Robert J. Samuelson, a journalist who takes his duty to objectivity so seriously that he refuses to vote in any elections, has a must-read piece on the looming US budget crisis. Some gleanings:
When historians recount the momentous events of recent weeks, they will note a curious coincidence. On March 15, Moody’s Investors Service — the bond rating agency — published a paper warning that the exploding U.S. government debt could cause a downgrade of Treasury bonds. Just six days later, the House of Representatives passed President Obama’s health-care legislation costing $900 billion or so over a decade and worsening an already-bleak budget outlook.[…]
Let’s be clear. A “budget crisis” is not some minor accounting exercise. It’s a wrenching political, social and economic upheaval. Large deficits and rising debt — the accumulation of past deficits — spook investors, leading to higher interest rates on government loans. The higher rates expand the budget deficit and further unnerve investors. To reverse this calamitous cycle, the government has to cut spending deeply or raise taxes sharply. Lower spending and higher taxes in turn depress the economy and lead to higher unemployment. Not pretty.
Greece is experiencing such a crisis. Until recently, conventional wisdom held that only developing countries — managed ineptly — were candidates for true budget crises. No more. Most wealthy societies with aging populations, including the United States, face big gaps between their spending promises and their tax bases. No one in Congress could be unaware of this.
Two weeks before the House vote, the Congressional Budget Office released its estimate of Obama’s budget, including its health-care program. From 2011 to 2020, the cumulative deficit is almost $10 trillion. Adding 2009 and 2010, the total rises to $12.7 trillion. In 2020, the projected annual deficit is $1.25 trillion, equal to 5.6 percent of the economy (gross domestic product). That assumes economic recovery, with unemployment at 5 percent. Spending is almost 30 percent higher than taxes. Total debt held by the public rises from 40 percent of GDP in 2008 to 90 percent in 2020, close to its post-World War II peak.
To criticisms, Obama supporters make two arguments. First, the CBO says the plan reduces the deficit by $143 billion over a decade. Second, the legislation contains measures (an expert panel to curb Medicare spending, emphasis on “comparative effectiveness research”) to control health spending. These rejoinders are self-serving and unconvincing.
Suppose the CBO estimate is correct. So? The $143 billion saving is about 1 percent of the projected $12.7 trillion deficit from 2009 to 2020. If the administration has $1 trillion or so of spending cuts and tax increases over a decade, all these monies should first cover existing deficits — not finance new spending. Obama’s behavior resembles a highly indebted family’s taking an expensive round-the-world trip because it claims to have found ways to pay for it. It’s self-indulgent and reckless.

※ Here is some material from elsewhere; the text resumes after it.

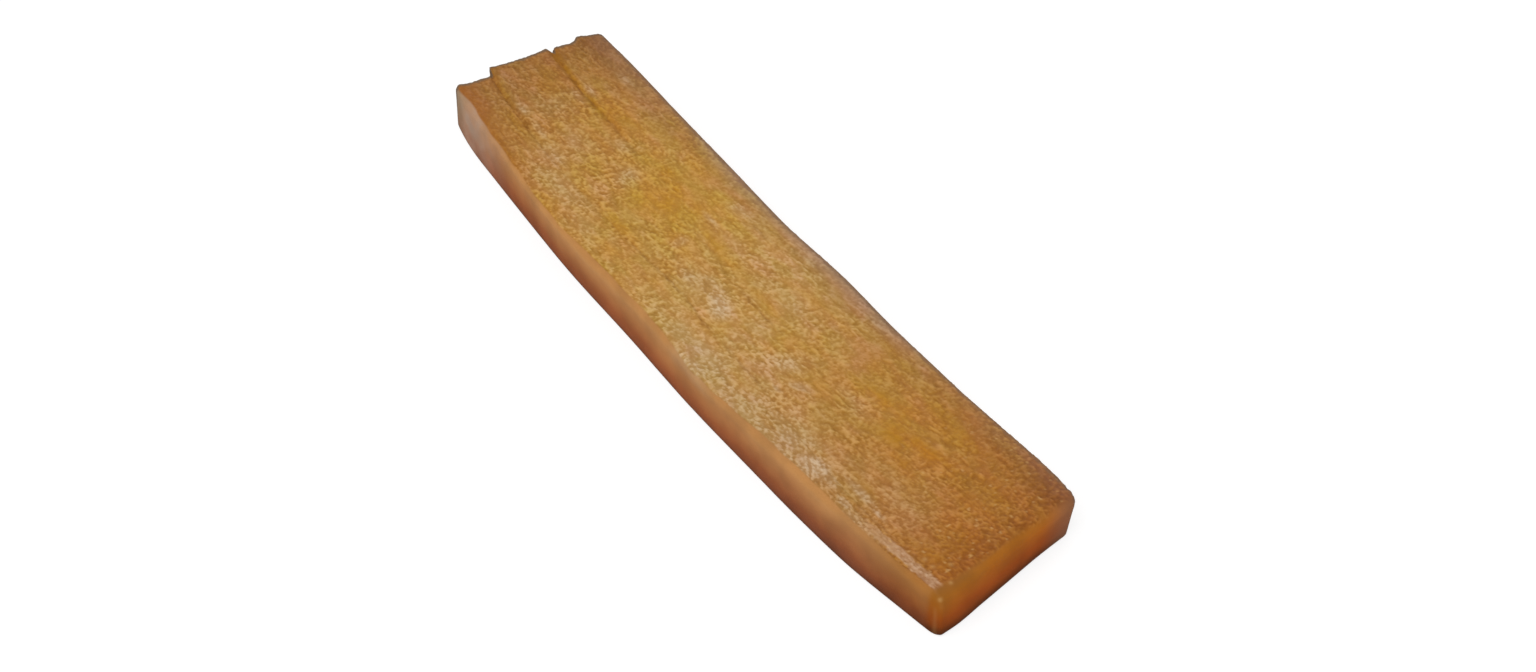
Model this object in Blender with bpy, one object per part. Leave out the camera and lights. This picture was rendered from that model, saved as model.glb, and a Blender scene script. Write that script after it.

But the CBO estimate is misleading, because it must embody the law’s many unrealistic assumptions and gimmicks. Benefits are phased in “so that the first 10 years of [higher] revenue would be used to pay for only six years of spending” increases, a former CBO director, Douglas Holtz-Eakin, wrote in the New York Times on March 20. Holtz-Eakin also noted the $70 billion of premiums for a new program of long-term care that reduce present deficits but will be paid out in benefits later. Then there’s the “doc fix” — higher Medicare reimbursements under separate legislation that would cost about $200 billion over a decade.[…]
So Obama is flirting with a future budget crisis. Moody’s emphasizes two warning signs: rising debt and loss of confidence that government will deal with it. Obama fulfills both. The parallels with the recent financial crisis are striking. Bankers and rating agencies engaged in wishful thinking to rationalize self-interest. Obama does the same. No one can tell when or whether a crisis will come. There is no magic tipping point. But Obama is raising the chances.